Daegu, February 21 – May 28, 2023, http://daeguartmuseum.or.kr
The immensely wealthy Samsung CEO Lee Kun-hee was kept alive on hospital machines for five years so that his heirs can prepare for the inheritance of the huge business empire that is said to contribute up to 20 % to South Koreas GDP. When the family business was finally settled and the life-supporting machines turned off in 2020, an inheritance tax of a unprecedented size corresponding to the uprecedented size of the business empire came due. While the exact deal between the Lees and the Korean government remains unknown, it seems that at least a part (maybe a big part) of the tax due was settled through a donation of an art collection that Lee Kun-hee was building on the side from Samsung profits. Since 2022 a series of Lee Kun-hee collection exhibitions is taking place around Korea. Last year there was a hugely popular one at the National Museum of Korea (focus on traditional Korean art, I guess). This year there is one at MMCA Gwacheon (focus on western art). And not long ago one opened in the Daegu Art Museum. That is the one this text is about. Daegu, by the way, is the city where Lee Kunn-hee’s father started the Samsung business – wholesale dried fish trading – 85 years ago. So far for the context, which is quite important to understand. It was very difficult for me to ignore the slight unease when I think about the close connection between government, the Samsung corporation and corruption. While the donated art collection was on display at the National Museum last year, the son of Lee Kun-hee, the heir, was serving a prison term for corruption. Now he’s out again on presidential pardon. There have been rumors that a special new Lee Kun-hee collection museum is about to be built on a plot in Seoul between the old royal palace and current presidential palace, cementing Lee Kun-hee’s position and relation with the rulers of Korea for posterity.

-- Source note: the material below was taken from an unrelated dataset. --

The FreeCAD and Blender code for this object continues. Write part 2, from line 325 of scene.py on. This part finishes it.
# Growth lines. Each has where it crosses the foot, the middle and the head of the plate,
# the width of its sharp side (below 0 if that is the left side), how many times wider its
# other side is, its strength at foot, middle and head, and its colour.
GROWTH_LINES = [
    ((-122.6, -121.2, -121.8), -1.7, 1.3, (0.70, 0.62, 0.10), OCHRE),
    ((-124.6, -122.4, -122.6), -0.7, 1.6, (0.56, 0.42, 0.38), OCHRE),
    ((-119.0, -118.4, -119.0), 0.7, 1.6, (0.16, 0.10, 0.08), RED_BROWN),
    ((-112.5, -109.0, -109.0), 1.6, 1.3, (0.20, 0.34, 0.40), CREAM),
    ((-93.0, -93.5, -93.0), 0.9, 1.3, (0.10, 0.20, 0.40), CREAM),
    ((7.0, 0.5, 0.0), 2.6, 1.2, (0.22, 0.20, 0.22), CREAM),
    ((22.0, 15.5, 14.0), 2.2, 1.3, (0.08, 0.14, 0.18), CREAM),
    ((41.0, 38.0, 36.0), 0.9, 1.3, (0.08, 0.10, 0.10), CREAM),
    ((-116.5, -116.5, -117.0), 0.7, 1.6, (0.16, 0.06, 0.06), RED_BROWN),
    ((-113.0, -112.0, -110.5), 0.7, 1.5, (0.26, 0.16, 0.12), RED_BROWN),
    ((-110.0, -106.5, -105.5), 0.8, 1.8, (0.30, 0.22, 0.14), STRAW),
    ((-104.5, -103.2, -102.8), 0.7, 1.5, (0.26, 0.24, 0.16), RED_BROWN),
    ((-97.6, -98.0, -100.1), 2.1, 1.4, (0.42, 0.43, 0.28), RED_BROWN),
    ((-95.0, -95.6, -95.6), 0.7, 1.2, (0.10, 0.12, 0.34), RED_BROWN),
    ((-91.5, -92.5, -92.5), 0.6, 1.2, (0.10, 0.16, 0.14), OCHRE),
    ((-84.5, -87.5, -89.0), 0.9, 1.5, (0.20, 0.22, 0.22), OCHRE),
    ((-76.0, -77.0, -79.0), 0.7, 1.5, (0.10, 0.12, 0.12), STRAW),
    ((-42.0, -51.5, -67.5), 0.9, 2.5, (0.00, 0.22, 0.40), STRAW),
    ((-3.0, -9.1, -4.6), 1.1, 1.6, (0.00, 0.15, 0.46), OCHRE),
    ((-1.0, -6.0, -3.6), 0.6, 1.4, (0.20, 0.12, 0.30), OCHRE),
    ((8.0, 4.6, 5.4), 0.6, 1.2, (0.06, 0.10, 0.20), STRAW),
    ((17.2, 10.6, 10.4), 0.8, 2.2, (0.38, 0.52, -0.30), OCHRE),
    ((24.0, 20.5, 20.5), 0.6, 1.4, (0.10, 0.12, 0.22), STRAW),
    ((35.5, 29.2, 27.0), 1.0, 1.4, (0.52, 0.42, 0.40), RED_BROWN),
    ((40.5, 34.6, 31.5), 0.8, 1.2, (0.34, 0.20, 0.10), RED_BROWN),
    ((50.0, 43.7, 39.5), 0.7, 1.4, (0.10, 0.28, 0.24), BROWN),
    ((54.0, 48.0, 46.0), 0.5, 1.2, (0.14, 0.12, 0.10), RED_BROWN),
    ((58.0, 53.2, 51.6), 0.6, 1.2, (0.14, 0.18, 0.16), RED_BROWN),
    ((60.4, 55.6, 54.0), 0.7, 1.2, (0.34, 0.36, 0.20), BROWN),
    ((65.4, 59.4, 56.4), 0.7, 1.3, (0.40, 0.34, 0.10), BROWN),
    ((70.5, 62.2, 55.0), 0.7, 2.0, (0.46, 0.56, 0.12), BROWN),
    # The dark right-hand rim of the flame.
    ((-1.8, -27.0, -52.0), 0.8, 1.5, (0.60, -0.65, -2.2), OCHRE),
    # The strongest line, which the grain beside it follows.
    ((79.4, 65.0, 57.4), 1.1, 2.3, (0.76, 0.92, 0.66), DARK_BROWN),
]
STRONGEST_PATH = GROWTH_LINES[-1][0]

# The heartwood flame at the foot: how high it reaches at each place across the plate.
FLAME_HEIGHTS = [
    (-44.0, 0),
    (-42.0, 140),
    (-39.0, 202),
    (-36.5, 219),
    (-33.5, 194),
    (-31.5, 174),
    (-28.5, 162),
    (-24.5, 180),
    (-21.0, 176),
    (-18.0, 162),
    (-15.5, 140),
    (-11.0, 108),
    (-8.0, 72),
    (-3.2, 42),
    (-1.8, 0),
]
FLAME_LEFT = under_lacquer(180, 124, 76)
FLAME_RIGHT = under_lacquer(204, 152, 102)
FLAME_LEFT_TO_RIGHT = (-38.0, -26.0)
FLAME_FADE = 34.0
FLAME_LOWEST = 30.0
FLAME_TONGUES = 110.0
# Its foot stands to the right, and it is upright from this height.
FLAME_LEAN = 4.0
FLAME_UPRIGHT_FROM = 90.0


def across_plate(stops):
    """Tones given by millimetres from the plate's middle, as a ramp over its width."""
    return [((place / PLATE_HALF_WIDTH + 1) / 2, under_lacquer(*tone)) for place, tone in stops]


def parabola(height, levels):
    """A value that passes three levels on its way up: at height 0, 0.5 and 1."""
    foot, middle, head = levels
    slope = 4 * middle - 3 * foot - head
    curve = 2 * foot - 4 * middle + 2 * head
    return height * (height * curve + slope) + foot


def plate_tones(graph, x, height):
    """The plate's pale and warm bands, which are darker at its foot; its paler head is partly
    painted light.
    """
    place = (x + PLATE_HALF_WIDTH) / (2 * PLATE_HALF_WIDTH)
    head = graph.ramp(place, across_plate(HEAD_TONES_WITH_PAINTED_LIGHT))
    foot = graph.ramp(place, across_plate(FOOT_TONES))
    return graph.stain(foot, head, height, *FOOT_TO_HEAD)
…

The exhibit at the Daegu Art Museum focuses on tracing the genealogy of Korean modern art throughout the twentieth century through a selection of artworks donated the the DAM and MMCA. It spans the time from the 1920’s when the first Korean artists got acquainted with “western” (modernist) theories during their studies at universities in Japan, followed by the neo-folk tendencies of the 60s and 70s, up to the abstract/monochrome works of late 70s and 80s.
The chronologial arrangement of the works and grouping according to historical periods gave the exhibition an illustrative, textbook feel. The works were here to illustrate the grand narrative of the rise of the Korean nation which somehow also happened to correspond with the rise of the Samsung business empire. It was good in the sense that even a kid or a foreigner could understand it. At the same time this concept made it more difficult to appreciate the artworks in their uniqueness and original artist’s intention. Obviously none of the artist were intending to illustrate the aforementioned grand narrative when creating their works. That was just a lucky post factum coincidence.
The ease with which my Korean friend who accompanied me was commenting on the artworks and explaining them to me showed, that these were all well known artists and artworks, probably featured in real Korean students textbooks. Probably all of the artworks were signigificant in one way or another for Korean art history. As my time was limited (whose isn’t?), I consumed the exhibition in a similar way to flipping through a book. Stopping here and there at artworks that caught my attention. Everything was clean and neat and well arranged, including a little free catalog handout featuring most important works.